Bettencourt recalled how, 25 years ago, the convergence of health and wellness was starting to happen. She said she thinks that despite years of discussion, the needle hasn’t moved much on that. “It still feels like it is in its infancy,” she said.

Getting Workers’ Buy-In

Companies can raise awareness of their financial wellness programs by putting up posters, holding classes and hosting health fairs on financial wellness, said April Bettencourt, global employee benefits manager at VSP Global. “That is where VSP started,” she said, calling this “level one.”

“Level two” is hosting lifestyle events with gamification elements.

“Level three” is “building a culture around wellness,” Bettencourt said. This can be done by setting up a toll-free phone number employees can call for advice, scheduling classes on financial wellness, gamifying the whole program and then “building it into the culture,” Bettencourt said.

If this sounds overwhelming, it doesn’t have to be; there is no need for a company to start at level three or to fast-track any of this, Bettencourt said. But, “you want to start somewhere, which is better than nowhere,” she added.

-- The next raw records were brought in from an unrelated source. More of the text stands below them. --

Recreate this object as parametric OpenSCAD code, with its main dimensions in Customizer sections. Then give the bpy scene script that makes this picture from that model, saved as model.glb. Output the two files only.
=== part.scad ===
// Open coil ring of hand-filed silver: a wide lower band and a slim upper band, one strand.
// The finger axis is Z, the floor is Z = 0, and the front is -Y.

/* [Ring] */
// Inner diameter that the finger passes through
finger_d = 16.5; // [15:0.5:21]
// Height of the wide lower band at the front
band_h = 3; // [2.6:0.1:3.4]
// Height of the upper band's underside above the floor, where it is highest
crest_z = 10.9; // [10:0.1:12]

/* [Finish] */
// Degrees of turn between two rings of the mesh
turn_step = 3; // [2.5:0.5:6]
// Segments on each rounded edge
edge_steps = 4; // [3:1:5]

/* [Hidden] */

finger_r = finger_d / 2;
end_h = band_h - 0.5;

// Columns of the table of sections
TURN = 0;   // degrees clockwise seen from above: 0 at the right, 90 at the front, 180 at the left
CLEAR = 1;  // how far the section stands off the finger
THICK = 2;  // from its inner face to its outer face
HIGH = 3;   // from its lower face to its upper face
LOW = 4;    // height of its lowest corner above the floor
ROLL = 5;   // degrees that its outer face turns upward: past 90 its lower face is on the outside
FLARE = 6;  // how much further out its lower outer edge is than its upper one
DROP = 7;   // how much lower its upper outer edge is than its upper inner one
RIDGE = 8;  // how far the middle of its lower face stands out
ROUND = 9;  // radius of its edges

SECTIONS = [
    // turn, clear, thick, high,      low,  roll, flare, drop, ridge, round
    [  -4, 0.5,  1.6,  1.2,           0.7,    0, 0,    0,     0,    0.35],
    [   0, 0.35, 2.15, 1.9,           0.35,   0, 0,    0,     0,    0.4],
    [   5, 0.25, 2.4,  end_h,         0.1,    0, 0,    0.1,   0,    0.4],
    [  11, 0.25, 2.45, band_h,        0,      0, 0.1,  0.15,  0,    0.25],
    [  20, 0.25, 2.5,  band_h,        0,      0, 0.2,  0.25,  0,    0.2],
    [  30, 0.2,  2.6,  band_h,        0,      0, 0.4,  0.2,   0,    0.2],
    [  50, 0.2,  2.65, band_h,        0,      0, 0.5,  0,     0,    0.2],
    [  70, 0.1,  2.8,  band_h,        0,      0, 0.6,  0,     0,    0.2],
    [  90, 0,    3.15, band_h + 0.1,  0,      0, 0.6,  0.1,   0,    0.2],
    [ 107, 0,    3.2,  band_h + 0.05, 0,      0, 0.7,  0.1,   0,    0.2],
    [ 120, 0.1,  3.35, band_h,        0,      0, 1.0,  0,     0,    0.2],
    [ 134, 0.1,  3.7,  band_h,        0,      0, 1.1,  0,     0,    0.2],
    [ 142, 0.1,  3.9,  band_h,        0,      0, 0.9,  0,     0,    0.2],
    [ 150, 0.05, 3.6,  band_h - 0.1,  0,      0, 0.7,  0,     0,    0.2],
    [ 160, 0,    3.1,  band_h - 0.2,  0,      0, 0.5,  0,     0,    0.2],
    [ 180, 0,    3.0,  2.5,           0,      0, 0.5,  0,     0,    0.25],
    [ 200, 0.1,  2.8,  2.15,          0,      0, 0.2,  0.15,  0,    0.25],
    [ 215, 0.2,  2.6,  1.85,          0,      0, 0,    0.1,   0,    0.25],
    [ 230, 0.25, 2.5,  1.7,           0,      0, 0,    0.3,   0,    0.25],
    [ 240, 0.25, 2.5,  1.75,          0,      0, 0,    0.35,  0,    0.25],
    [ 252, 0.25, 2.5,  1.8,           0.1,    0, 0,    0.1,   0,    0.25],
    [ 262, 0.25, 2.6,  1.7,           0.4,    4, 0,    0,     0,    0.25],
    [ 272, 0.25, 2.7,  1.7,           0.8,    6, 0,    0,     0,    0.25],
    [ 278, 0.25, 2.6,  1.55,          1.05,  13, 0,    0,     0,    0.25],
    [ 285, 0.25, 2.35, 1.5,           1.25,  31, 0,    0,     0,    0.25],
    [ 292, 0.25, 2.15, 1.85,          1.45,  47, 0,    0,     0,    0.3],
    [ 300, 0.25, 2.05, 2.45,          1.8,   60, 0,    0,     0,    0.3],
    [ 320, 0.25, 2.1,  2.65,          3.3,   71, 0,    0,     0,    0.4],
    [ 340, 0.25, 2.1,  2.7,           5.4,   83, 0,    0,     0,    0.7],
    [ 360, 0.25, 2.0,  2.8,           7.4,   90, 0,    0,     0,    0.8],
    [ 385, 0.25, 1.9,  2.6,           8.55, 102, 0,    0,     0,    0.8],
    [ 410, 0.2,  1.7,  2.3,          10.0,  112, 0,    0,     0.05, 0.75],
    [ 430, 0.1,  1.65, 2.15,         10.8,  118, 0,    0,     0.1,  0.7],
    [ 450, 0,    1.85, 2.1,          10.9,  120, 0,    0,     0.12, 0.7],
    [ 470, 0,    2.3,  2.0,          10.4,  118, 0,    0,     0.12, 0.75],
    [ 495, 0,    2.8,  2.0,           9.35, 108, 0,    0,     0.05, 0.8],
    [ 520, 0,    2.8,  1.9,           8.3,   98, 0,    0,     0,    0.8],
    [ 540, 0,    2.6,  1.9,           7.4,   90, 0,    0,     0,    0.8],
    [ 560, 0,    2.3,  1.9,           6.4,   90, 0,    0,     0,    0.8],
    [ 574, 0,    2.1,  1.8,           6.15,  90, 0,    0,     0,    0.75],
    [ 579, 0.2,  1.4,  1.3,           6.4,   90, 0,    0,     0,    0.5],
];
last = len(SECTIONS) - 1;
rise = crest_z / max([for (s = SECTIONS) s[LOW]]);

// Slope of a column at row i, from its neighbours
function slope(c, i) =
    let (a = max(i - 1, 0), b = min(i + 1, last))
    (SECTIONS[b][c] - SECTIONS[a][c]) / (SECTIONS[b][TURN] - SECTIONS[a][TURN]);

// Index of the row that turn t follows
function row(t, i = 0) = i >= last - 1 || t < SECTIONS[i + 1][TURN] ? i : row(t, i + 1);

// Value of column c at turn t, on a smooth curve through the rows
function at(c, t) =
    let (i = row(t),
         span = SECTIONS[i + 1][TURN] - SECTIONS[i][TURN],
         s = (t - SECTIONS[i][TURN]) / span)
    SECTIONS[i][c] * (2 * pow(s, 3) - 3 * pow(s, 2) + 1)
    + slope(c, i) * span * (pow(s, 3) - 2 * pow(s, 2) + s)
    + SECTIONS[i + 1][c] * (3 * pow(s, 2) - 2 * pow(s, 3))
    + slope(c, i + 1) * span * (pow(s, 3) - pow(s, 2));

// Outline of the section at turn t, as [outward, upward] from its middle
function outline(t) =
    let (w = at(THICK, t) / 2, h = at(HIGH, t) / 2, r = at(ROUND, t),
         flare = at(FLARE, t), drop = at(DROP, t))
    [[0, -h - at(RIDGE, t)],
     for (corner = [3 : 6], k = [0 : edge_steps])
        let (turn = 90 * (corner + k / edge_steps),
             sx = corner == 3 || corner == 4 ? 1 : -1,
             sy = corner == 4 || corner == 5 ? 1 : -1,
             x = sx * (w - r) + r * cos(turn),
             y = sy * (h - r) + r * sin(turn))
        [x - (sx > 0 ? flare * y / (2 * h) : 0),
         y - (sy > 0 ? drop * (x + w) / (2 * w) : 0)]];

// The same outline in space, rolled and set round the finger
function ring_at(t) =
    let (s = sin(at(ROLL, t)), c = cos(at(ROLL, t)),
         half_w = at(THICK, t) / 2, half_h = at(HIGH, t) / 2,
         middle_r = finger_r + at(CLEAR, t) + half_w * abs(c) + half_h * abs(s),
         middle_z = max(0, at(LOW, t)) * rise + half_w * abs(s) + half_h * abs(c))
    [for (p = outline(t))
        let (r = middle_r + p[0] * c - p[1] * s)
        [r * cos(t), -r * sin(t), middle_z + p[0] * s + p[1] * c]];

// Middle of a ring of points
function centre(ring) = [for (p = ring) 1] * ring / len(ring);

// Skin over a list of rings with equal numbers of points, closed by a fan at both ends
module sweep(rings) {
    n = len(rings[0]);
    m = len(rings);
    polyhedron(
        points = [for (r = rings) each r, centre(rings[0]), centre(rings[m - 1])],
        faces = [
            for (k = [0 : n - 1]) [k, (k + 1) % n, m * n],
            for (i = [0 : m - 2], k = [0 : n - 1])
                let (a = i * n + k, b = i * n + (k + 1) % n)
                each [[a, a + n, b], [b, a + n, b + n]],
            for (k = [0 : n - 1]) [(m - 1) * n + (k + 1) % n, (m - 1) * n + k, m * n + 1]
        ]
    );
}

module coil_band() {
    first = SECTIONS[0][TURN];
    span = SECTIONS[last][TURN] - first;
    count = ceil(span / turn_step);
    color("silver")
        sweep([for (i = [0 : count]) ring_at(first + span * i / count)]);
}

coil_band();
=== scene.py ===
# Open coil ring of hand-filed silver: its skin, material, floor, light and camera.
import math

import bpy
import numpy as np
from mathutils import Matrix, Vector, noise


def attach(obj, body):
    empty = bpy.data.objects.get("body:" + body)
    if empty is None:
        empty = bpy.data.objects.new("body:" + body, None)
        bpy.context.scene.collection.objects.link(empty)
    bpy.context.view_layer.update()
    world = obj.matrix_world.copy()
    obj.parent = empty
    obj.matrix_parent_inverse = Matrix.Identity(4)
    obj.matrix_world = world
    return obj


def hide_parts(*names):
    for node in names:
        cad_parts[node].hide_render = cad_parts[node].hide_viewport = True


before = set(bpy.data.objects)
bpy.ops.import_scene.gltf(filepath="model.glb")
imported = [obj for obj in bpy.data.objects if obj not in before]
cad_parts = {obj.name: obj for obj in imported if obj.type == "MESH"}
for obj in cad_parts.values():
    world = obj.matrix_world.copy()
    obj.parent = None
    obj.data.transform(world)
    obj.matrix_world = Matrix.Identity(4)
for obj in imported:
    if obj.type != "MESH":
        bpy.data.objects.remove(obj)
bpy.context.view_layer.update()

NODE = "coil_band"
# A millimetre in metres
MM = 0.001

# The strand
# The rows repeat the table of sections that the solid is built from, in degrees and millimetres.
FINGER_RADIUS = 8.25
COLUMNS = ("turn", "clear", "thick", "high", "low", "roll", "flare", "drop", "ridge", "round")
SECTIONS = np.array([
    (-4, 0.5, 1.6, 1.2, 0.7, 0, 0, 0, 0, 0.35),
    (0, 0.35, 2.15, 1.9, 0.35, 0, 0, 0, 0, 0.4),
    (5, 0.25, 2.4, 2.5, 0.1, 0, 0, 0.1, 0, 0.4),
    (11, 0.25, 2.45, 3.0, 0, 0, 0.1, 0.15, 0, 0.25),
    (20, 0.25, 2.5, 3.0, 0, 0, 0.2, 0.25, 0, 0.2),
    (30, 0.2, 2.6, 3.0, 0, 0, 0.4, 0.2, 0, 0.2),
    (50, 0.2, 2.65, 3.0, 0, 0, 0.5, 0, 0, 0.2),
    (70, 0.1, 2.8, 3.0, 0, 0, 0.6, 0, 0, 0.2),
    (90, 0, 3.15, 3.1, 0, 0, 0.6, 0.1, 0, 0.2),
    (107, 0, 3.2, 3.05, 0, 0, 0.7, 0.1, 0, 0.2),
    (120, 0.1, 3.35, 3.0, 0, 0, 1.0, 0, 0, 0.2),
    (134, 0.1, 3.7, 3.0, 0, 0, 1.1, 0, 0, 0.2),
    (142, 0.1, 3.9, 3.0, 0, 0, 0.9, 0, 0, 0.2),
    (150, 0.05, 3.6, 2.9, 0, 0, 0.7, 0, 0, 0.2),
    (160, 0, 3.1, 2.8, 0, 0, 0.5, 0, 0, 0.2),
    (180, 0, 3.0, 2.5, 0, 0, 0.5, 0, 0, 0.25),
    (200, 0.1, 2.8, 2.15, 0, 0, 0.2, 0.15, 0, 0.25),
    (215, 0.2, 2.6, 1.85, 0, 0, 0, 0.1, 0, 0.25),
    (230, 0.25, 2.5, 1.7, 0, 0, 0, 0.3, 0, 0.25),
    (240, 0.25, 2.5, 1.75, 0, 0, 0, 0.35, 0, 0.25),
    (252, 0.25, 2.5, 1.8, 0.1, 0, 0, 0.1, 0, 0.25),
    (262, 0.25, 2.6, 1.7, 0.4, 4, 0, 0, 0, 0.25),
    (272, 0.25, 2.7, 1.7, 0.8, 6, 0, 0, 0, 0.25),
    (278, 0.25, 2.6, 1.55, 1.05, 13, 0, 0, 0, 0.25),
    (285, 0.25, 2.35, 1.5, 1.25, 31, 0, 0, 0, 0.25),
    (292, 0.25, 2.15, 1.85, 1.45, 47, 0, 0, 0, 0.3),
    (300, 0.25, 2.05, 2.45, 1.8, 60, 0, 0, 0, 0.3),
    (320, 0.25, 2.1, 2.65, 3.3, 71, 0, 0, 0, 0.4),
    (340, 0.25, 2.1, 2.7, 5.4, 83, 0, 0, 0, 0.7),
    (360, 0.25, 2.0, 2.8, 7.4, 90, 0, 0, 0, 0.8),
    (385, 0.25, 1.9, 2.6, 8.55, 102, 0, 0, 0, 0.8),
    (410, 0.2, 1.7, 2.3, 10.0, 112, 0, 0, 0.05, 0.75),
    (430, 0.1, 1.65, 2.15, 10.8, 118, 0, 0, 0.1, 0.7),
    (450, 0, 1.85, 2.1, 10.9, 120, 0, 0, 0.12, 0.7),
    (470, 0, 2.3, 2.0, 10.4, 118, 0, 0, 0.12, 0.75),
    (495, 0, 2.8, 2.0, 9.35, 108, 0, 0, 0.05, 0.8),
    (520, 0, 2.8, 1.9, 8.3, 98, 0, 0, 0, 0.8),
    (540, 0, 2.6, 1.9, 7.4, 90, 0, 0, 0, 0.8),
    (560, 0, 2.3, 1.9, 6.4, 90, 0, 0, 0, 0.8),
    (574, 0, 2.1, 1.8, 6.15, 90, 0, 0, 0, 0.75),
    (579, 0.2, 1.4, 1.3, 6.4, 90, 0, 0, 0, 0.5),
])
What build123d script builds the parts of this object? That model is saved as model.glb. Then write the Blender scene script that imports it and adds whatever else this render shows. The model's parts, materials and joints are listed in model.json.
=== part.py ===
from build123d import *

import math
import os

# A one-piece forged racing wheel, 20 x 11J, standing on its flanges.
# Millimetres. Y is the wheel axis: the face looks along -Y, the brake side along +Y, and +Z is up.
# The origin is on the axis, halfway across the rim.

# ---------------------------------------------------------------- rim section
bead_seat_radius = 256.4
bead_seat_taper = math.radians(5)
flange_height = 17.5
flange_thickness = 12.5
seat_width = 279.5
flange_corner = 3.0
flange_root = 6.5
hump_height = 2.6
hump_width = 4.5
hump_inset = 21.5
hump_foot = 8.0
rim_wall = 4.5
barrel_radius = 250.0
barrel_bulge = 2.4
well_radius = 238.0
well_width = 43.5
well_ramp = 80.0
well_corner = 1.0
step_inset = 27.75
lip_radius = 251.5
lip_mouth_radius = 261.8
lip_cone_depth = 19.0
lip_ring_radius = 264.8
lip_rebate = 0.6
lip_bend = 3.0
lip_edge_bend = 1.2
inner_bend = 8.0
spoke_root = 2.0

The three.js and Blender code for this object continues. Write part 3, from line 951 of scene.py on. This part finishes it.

When Francis Investment Counsel starts a financial wellness program for a client, it brings in financial coaches and offers one-on-ones with them to a company’s workforce, during company time and at no charge to the employee, Send said. “No matter their age, employees respond really well to one-on-ones,” she said.

How to Evaluate Providers

In terms of how to select a financial wellness provider, Bettencourt said companies should first determine if they have the talent and the resources on staff to build it themselves. But some firms may need to partner with another organization to build a program that fits their needs.

If a company decides to hire a financial wellness provider, or asks its retirement plan adviser or consultant to offer the program, it should consider the knowledge and credentials of the company, Bettencourt said, and plan sponsors should make sure their provider understands the company. She said, for example that “VSP is a HUD [U.S. Department of Housing and Urban Development] agency, and you have to be a HUD agency to provide some of the things we do.”

Financial wellness programs, in many instances, need to be provided in Spanish and consider workers who aren’t native English speakers, she continued. Even the marketing materials need to be in Spanish and simple English for a more successful rollout, Bettencourt said.

“All of those are considerations,” she said. “Building that internally is a big hill to climb.”

To overcome this, VSP partners with its vendors to keep its financial wellness program running and up-to-date, she said. “What I look for from vendors, is what can they bring to [help] my employees and whether or not they can offer one-on-ones,” she said.

Companies might be surprised to learn that they can also partner with local banks, even big banks, at the corporate level, she said.

Send said this is a good route for smaller companies to consider. “If you have zero budget [for a financial wellness program], use those local resources,” Send said. “At least you are starting,” even if it is just a class on budgeting.

Small employers with limited funds should aim to show to their workers that they are committed to the financial wellness program, she added. “That is a soft cost, but that is a cost.”